When I was a teenager I would run across the lawn damp with dew to collect the newspaper of the front lawn. I wanted to read the tennis and school notes. I read all of the paper. And it sparked my interest in becoming a journalist.
I did work experience at the local paper, the Daily News, and wrote a lot of letters to newspapers along the eastern seaboard of Australia and inland. About 78 letters, as I recall. I worked my way through the phone books. In May 1979, I was taken on as a cadet by the Coffs Harbour Advocate as it was then called. On my second day a senior reporter took me along to interview Tammy Fraser, whose husband Malcolm was then the prime minister of Australia.

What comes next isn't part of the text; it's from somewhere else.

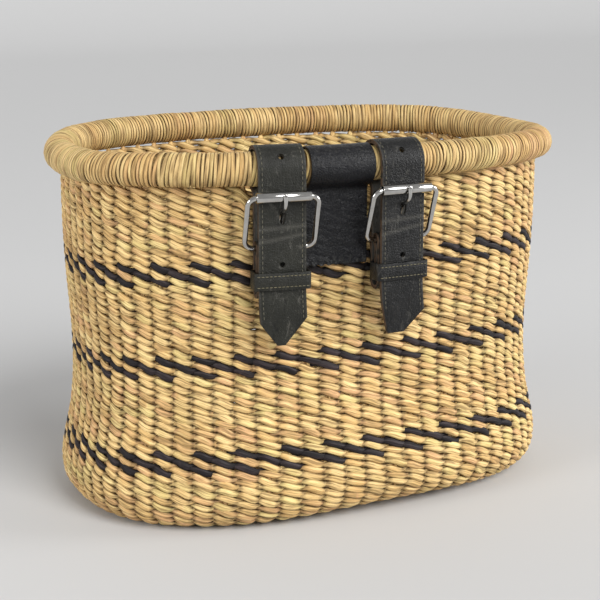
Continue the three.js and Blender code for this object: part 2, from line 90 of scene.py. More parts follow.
BELT_AT = {"left": -68 * MM, "right": 10 * MM}
STRAP_WIDTH = 30 * MM
STRAP = 2.4 * MM
PLY_GAP = 0.3 * MM
TAIL_Z = RIM_Z - 111 * MM
RING_RADIUS = RIM_RADIUS + 1.2 * MM + STRAP / 2
FRONT_OUT = RIM_OUT + RING_RADIUS
BACK_OUT = 0.6 * MM + STRAP / 2
WIRE = 3.5 * MM
WRAP_RADIUS = WIRE / 2 + 0.3 * MM + STRAP / 2
RETURN_RADIUS = WRAP_RADIUS + (STRAP + 0.5 * MM) / 2
BASE_OUT = BACK_OUT + 2 * RETURN_RADIUS - WRAP_RADIUS
BASE_Z = RIM_Z - 48 * MM
ROLLER_RADIUS = 3.25 * MM
ROLLER_OUT = FRONT_OUT + STRAP / 2 + 0.4 * MM + ROLLER_RADIUS
ROLLER_Z = BASE_Z + 33 * MM
ROLLER_LENGTH = 35 * MM
FRAME_WIDTH = 48 * MM
FRAME_CORNER = 5.5 * MM
PRONG_WIRE = 2.5 * MM
PATCH_AT = (BELT_AT["left"] + BELT_AT["right"]) / 2
PATCH_WIDTH = 42 * MM
PATCH_THICKNESS = 1.5 * MM
KEEPER_THICKNESS = 1.5 * MM
KEEPER_HEIGHT = 11 * MM
KEEPER_BOW = 0.25 * MM
FINE_HOLE = 3.6 * MM
STITCHED_FROM, STITCHED_TO = 20 * MM, 142 * MM


# ---------------------------------------------------------------- number helpers


def smooth_step(low, high, value):
    share = np.clip((value - low) / (high - low), 0, 1)
    return share * share * (3 - 2 * share)


def signed_power(value, power):
    return np.sign(value) * np.abs(value) ** power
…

In a four year cadetship I covered almost everything, although, perhaps luckily, I did not cover too many council meetings. That was left to my more worldly colleagues. I remember interviewing a man who worked on the museum train. He told me, and there was something about the way he said it that made me remember, that one day a tsunami would come. I hadn’t known what a tsunami was until that day. I learned so much about so many things. There were some terrible tragedies. Some wild and wacky people. I think it’s time I wrote about that kind of thing again. Occasionally too, rightly or wrongly I omitted covering stories. Sometimes it doesn’t serve anyone to drag someone onto the front page for a misdemeanour. Well, granted it might prevent someone else from a misdeed but anyway…
I remember taking the banana prices of a telex machine and running those, and putting in a story about the death of Andropov in Russia.
The two local papers mentioned above ceased daily print publication last week. It saddened me. I like to pick up the local paper when in a cafe, or buy it when something big has happened locally, or when there’s a picture of my daughter in it. And I know her grandmother and uncles liked to keep copies of that.
Yet I am definitively one of the iPad and digital generation who consumes news online.
I have an article about all of this published in today’s print and digital versions of The Australian. It’s accessible only to subscribers. That’s another new thing too.